Memcpy and Memset and frequently called by low-level high-performance libraries. Here is one example of one stack trace from the Firefox codebase:
(gdb) bt
#0 __memmove_avx_unaligned_erms () at ../sysdeps/x86_64/multiarch/memmove-vec-unaligned-erms.S:225
#1 in memcpy (__dest=, __src=, __len=40) at /usr/include/x86_64-linux-gnu/bits/string_fortified.h:34
#2 mozilla::BufferList<InfallibleAllocPolicy>::ReadBytes(mozilla::BufferList<InfallibleAllocPolicy>::IterImpl&, char*, unsigned long) const
#3 Pickle::ReadBytesInto(PickleIterator*, void*, unsigned int) const (this=, iter=, data=, length=<optimized out>)
#4 in IPC::Message::ReadFooter(void*, unsigned int, bool) (this=, buffer=, buffer_len=40, truncate=true)
#5 in mozilla::ipc::NodeController::DeserializeEventMessage(mozilla::UniquePtr<IPC::Message, mozilla::DefaultDelete<IPC::Message> >) (this=, aMessage=...)
#6 in mozilla::ipc::NodeController::OnEventMessage(mojo::core::ports::NodeName const&, mozilla::UniquePtr<IPC::Message, mozilla::DefaultDelete<IPC::Message> >)
#7 in mozilla::ipc::NodeChannel::OnMessageReceived(IPC::Message&&) (this=<optimized out>, aMessage=...)
#8 in IPC::Channel::ChannelImpl::ProcessIncomingMessages() (this=<optimized out>)
#9 in IPC::Channel::ChannelImpl::OnFileCanReadWithoutBlocking(int) (this=, fd=)

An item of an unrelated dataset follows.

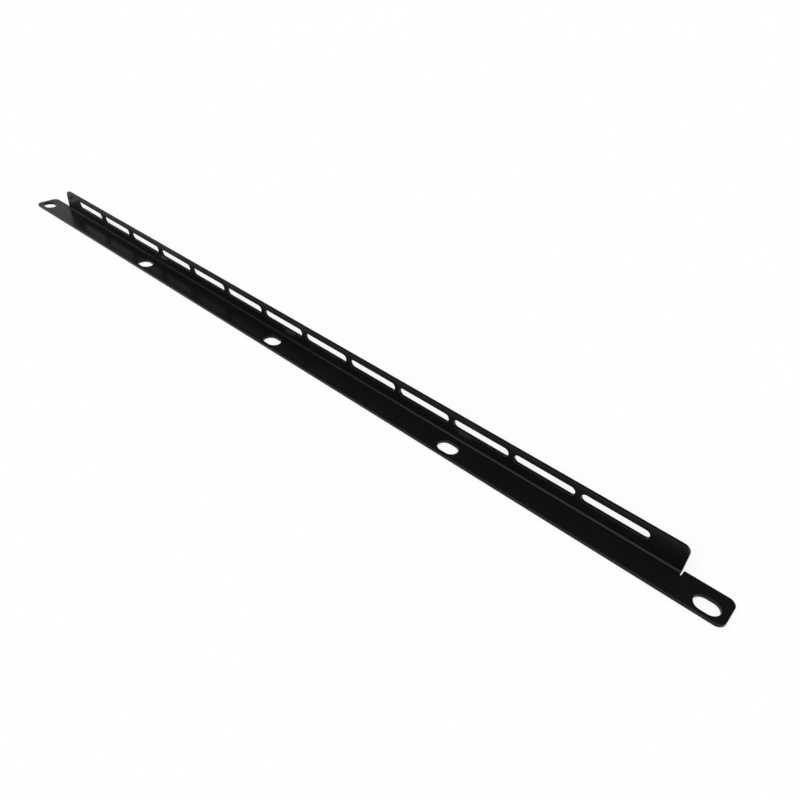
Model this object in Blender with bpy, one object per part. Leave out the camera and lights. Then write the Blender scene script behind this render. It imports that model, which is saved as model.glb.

#10 in base::MessagePumpLibevent::OnLibeventNotification(int, short, void*) (fd=, flags=, context=)
#11 in event_persist_closure (base=, ev=) at /build/firefox-HSiFn6/firefox-94.0+build3/ipc/chromium/src/third_party/libevent/event.c:1580
#12 event_process_active_single_queue (base=, activeq=, max_to_process=, endtime=)
The repository contains a few utilities for testing and measuring the performance and correctness of memset and memcpy.
Test tool
This is a small test harness that verifies the correctness of the implementations. It's really easy to make mistakes with off-by-one errors and run into alignment issues. The exhaustive tester catches these issues.
This is a sample output:
OOOOOOOOOOOXX
^
Filling a buffer of length 13. Expected "O" at index 11
Benchmark tool
The benchmark tool measures the performance of the system libc and the local implementation. The benchmarking tool runs each of the implementations in a loop millions of times. It runs the benchmark several times and picks the least noisy results. It's a good idea to run the benchmark tool and compare some implementation to itself to assess the noise level in the system. The benchmarking tool uses a trampoline to prevent the compiler from inlining and expanding the memset.
Histogram tool
The histogram tool is a shared object that collects records calls to memset and memcpy and creates a histogram of the length parameter. It prints the histogram when the program exits cleanly. The shared object can be loaded using LD_PRELOAD (on Linux) or DYLD_INSERT_LIBRARIES (on Mac). Each bucket in the output represents the log2 size of the buffer, and each value represents the number of hits for the bucket.
Proxy tool
This is a small utility that swaps the builtin call to memset and memcpy with the local implementation from this project. The shared object can be loaded using LD_PRELOAD (on Linux) or DYLD_INSERT_LIBRARIES (on Mac).